§ **SUPPLIED INFORMATION**:
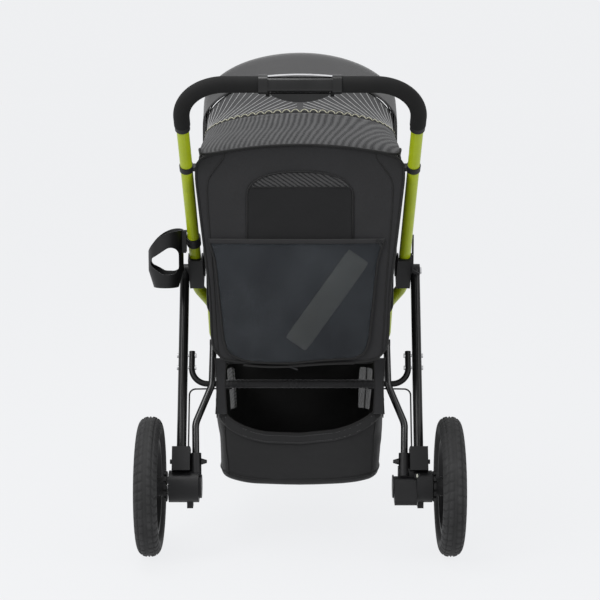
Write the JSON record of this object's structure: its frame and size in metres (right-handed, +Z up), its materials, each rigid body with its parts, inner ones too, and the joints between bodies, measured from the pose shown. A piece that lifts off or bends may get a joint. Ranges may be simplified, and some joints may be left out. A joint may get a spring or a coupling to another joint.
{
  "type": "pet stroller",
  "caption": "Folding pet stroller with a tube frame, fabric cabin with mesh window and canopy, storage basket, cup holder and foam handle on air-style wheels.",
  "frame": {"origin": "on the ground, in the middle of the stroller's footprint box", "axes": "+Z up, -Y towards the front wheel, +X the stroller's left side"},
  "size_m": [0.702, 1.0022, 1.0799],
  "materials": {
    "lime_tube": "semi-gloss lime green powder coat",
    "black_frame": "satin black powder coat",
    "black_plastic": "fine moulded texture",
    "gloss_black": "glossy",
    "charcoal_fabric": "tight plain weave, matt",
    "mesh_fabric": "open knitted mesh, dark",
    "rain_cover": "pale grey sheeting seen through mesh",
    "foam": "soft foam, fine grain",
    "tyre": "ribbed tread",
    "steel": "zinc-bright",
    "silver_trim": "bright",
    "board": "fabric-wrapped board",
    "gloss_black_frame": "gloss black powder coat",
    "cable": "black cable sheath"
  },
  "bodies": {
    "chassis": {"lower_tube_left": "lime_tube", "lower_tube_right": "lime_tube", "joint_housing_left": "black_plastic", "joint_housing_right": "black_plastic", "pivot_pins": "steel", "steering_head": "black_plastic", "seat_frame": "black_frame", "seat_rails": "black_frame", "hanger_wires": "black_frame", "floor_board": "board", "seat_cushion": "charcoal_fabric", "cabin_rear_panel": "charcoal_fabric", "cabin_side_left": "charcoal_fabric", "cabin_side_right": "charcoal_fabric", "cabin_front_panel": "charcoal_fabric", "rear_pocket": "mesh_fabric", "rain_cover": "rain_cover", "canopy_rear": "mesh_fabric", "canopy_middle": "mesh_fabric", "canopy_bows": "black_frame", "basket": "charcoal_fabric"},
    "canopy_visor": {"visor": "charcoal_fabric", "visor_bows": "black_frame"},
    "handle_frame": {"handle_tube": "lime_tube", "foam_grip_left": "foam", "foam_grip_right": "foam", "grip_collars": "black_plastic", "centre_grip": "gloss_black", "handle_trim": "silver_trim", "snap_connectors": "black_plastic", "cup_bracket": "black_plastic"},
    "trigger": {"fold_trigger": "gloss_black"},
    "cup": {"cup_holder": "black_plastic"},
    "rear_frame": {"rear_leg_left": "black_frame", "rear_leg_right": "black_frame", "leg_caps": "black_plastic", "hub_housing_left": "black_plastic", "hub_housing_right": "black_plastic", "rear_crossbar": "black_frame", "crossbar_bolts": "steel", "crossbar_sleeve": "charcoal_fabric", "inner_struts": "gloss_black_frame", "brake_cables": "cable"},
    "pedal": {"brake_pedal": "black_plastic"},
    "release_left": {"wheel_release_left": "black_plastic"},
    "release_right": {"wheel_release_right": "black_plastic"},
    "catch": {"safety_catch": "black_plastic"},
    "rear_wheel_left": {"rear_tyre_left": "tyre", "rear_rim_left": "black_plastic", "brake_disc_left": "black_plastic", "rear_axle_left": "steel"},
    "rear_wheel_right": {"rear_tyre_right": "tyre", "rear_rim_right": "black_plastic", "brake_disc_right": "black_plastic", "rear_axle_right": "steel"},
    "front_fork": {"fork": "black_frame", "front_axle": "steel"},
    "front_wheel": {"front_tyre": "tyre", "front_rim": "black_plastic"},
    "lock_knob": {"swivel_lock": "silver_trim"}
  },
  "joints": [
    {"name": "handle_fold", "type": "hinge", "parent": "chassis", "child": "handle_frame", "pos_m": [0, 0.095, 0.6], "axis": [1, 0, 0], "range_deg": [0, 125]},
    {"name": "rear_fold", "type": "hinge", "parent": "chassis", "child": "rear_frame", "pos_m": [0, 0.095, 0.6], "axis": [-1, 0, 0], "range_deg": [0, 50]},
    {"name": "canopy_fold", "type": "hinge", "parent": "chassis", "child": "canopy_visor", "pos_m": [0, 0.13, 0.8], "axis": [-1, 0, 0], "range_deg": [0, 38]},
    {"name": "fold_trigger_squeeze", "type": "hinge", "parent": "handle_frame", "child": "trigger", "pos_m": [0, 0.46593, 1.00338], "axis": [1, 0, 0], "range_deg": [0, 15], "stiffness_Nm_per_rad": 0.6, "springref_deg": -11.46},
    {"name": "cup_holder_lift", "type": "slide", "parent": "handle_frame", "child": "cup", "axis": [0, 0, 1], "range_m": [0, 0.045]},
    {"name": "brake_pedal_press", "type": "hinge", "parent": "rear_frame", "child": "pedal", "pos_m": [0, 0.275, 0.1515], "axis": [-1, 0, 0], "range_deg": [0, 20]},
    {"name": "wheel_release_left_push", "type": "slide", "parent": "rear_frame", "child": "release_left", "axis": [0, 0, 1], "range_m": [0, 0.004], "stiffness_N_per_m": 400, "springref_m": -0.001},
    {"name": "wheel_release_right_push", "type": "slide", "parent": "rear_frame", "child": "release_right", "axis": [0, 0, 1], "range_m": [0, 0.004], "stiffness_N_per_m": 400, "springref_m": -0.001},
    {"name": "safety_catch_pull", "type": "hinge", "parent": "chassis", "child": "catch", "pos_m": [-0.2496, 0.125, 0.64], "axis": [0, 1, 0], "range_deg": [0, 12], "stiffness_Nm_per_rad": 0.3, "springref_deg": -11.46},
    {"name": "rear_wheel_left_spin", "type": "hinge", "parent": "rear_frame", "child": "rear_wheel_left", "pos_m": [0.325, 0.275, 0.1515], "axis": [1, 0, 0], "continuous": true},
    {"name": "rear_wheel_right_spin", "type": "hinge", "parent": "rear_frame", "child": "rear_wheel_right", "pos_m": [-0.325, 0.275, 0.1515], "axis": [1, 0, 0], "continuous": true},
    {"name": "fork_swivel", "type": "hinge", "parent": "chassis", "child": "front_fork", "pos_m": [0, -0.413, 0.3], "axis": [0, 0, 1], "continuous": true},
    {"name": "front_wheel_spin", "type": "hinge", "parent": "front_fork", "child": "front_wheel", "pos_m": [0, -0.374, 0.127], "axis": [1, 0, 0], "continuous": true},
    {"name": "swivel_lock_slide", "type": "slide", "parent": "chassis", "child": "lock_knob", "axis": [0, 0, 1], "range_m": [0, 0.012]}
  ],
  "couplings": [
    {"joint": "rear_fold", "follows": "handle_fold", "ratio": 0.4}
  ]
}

§ **OBJECTIVE**:
Copy out every line holding the string "with".

§ **RESPONSE TO THE TASK**:
Write the JSON record of this object's structure: its frame and size in metres (right-handed, +Z up), its materials, each rigid body with its parts, inner ones too, and the joints between bodies, measured from the pose shown. A piece that lifts off or bends may get a joint. Ranges may be simplified, and some joints may be left out. A joint may get a spring or a coupling to another joint.
  "caption": "Folding pet stroller with a tube frame, fabric cabin with mesh window and canopy, storage basket, cup holder and foam handle on air-style wheels.",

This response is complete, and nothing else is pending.